The following article is published in Filmmaker Magazine. Fall 2012, Vol. 21 #1.
There is a saying I once heard: “Once you change the method of distribution, the product has to change.”
This itself is a take on the idea that distribution defines the product. You see this around you every day in the products you buy. Cars are influenced by the dealership networks that sell them. Phones by the mobile network operators and the choice of computer you use at work by whatever the IT department or value added reseller prefers to work with. Mass market restaurants offer what can be sold by wholesalers–typically frozen, long shelf-life staples. Almost every product category is shaped more by what can be distributed than what can be produced. That’s simply because in mature economies distribution is harder than production. In consumer products it requires access to wholesalers who then require access to shops who themselves have access to prime real estate which attracts foot traffic. Production only requires capital. Distribution requires relationships, often exclusive ones.

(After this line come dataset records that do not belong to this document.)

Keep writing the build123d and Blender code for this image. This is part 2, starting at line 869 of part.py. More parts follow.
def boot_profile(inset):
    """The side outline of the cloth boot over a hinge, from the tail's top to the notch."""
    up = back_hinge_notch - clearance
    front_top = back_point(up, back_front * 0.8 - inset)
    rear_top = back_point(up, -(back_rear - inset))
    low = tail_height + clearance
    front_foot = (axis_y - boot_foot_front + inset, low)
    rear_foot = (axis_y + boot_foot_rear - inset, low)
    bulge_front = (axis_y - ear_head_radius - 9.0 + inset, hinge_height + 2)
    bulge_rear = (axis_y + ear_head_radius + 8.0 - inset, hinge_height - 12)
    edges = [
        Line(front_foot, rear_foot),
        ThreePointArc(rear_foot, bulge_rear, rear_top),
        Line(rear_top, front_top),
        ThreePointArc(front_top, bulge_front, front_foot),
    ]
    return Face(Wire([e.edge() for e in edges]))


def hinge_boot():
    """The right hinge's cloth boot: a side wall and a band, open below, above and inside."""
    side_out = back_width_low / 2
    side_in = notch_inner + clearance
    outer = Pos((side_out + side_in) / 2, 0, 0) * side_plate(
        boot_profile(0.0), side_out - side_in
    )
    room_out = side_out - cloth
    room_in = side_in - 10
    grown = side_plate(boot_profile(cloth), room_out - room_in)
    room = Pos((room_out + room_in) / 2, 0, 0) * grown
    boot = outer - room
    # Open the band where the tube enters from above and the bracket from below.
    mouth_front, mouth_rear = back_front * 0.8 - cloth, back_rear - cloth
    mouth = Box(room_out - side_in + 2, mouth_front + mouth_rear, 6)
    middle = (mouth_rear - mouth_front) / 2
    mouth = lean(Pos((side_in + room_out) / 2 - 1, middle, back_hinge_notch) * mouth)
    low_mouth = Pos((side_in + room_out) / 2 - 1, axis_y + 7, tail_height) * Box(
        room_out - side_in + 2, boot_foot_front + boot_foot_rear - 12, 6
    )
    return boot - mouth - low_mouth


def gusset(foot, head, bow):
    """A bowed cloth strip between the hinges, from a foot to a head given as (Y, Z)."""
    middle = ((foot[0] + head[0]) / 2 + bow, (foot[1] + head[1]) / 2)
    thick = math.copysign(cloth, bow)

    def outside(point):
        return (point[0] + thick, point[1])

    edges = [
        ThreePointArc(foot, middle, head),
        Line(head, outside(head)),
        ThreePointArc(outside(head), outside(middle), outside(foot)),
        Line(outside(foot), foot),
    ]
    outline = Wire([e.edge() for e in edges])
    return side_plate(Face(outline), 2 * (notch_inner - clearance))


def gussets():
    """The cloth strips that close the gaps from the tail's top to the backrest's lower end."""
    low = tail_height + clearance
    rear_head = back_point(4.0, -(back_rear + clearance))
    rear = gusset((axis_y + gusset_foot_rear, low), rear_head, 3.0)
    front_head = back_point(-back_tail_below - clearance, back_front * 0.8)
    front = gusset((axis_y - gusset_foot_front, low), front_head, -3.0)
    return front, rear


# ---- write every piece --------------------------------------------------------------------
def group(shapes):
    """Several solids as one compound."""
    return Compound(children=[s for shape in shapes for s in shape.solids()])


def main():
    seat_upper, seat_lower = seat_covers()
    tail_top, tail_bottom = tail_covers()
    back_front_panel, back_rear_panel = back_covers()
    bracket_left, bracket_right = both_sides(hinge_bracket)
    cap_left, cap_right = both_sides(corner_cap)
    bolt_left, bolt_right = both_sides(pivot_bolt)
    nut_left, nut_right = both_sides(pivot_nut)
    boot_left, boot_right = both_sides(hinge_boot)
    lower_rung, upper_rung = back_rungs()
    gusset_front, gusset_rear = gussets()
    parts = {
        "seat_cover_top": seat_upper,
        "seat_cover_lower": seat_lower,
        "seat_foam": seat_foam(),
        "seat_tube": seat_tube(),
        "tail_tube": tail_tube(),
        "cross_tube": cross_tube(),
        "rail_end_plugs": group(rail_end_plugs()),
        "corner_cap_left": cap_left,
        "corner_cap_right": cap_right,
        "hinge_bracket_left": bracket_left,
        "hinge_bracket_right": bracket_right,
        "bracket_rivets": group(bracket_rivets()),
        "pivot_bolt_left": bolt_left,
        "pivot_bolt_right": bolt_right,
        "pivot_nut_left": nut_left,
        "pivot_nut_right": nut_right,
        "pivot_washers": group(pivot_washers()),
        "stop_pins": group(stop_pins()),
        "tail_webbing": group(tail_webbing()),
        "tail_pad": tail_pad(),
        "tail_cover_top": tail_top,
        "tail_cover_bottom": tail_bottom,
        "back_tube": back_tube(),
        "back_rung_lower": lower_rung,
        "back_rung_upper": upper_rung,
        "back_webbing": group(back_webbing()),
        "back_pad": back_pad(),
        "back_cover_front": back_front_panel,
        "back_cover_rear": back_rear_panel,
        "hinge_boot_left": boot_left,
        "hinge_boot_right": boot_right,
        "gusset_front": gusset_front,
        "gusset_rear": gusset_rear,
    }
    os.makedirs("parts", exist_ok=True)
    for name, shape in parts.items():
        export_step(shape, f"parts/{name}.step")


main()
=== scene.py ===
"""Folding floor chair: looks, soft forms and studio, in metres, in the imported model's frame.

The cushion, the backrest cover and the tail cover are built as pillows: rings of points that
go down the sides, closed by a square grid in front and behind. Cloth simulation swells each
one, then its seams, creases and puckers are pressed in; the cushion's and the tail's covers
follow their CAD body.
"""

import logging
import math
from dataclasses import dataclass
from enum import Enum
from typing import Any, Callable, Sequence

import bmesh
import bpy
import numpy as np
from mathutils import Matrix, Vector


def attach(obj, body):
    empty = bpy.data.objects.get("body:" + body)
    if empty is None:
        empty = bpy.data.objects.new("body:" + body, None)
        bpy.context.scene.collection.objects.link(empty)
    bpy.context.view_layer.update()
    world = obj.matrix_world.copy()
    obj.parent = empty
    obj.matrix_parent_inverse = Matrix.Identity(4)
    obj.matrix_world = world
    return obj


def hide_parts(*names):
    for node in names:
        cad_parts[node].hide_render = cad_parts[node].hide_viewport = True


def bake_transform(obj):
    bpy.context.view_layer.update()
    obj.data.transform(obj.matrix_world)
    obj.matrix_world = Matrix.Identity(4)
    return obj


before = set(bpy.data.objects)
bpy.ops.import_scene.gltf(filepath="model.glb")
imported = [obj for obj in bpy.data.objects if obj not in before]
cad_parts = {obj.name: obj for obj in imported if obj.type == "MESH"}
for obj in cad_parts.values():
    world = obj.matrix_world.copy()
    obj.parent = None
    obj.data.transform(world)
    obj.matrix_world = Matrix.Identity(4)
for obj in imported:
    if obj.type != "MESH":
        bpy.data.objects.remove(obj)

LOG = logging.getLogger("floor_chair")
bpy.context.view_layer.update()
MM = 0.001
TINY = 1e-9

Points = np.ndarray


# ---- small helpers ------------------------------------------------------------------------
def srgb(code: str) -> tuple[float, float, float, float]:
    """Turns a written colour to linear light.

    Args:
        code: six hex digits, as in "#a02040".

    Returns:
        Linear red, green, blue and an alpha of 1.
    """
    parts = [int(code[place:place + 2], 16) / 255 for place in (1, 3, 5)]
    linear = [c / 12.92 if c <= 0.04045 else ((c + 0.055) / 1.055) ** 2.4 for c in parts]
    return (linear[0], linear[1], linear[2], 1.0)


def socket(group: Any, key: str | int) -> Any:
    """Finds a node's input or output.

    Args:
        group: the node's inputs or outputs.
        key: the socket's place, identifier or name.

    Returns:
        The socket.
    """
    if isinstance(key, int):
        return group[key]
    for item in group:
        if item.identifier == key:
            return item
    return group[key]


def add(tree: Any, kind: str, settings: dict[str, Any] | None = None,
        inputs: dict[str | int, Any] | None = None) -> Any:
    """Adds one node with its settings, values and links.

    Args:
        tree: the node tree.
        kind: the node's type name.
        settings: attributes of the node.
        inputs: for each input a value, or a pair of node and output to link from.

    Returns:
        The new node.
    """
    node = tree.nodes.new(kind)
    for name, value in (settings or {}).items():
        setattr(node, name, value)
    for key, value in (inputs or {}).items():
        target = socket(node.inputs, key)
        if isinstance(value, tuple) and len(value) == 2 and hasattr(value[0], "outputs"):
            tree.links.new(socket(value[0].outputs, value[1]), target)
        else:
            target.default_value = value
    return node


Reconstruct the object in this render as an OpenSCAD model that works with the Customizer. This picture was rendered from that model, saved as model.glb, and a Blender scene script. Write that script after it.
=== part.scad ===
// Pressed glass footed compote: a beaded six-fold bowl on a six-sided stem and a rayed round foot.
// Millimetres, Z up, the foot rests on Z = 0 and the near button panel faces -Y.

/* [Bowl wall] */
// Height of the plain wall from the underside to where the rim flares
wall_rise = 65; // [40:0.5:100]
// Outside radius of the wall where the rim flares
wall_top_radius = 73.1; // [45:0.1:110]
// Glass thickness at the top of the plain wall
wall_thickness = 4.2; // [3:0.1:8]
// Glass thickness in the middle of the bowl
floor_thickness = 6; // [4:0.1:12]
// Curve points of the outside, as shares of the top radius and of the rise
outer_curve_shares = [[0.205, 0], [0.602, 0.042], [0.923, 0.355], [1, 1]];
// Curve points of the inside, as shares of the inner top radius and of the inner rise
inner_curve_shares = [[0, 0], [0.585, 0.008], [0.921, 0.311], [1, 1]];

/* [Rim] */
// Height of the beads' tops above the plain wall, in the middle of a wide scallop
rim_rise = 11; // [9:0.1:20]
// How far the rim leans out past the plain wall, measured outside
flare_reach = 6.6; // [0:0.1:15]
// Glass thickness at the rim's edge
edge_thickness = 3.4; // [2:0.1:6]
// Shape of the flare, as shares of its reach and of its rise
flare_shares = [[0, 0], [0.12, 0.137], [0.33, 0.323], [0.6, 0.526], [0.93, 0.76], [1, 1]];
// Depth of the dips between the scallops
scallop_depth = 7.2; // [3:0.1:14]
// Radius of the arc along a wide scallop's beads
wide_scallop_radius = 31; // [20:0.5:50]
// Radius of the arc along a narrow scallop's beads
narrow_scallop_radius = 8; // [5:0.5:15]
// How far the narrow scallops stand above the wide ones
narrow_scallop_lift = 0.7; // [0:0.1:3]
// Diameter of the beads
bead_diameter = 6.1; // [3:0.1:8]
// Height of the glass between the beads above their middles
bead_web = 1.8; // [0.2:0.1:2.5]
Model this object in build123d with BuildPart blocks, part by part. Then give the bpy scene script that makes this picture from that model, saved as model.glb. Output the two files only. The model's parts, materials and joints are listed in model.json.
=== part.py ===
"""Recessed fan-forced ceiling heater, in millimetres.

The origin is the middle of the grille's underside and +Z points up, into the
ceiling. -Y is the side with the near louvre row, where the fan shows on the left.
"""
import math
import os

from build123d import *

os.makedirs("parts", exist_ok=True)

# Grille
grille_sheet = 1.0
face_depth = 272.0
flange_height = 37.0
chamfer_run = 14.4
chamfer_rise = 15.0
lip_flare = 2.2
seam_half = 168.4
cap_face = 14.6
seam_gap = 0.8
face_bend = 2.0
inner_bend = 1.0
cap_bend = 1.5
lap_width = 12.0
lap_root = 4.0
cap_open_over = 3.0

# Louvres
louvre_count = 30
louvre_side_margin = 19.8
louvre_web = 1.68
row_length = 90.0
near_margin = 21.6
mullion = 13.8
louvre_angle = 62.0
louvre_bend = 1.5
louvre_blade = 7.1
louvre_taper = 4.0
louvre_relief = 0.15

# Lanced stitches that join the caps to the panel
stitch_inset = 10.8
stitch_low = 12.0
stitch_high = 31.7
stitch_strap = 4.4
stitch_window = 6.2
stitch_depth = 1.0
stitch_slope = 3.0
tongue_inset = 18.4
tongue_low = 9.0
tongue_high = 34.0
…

This pattern is even more pronounced when looking at media products. Production is arguably easier since it’s constrained by talent, which is fungible. But distribution is even harder as it is addressing bigger audiences in shorter time frames. You see this lopsided balance of power in the abundance of books being written relative to those being published. There are thousands of films produced and hundreds get distributed.
But the saying suggests that if distribution were to change then the product itself would change. Indeed, if you can sell ebooks direct, then they tend to evolve into new genres (e.g. Fifty Shades of Grey). If you can sell cheap adult video online it tends to evolve into new genres as well (I’ll leave examples to the imagination.) YouTube videos quickly cluster around “Fail” or “Win” compilations which evolved from America’s Funniest Home Videos. They get millions of views. Even before the Internet, the availability of cable created the genre of music video, which created the first music broadcast alternative to radio. And of course, cinema itself redefined theater once it could get shown to millions rather than thousands. The new methods of distribution of media affected what gets produced rather than the other way around. Consider the converse: innovative filmmakers who try new storytelling methods are stymied by a lack of acceptance by existing distributors and find their material languishing in festivals or perpetual cult status.
So we can re-state the saying to a new “Law of new media”: Once you change the method of distribution, the medium itself has to change.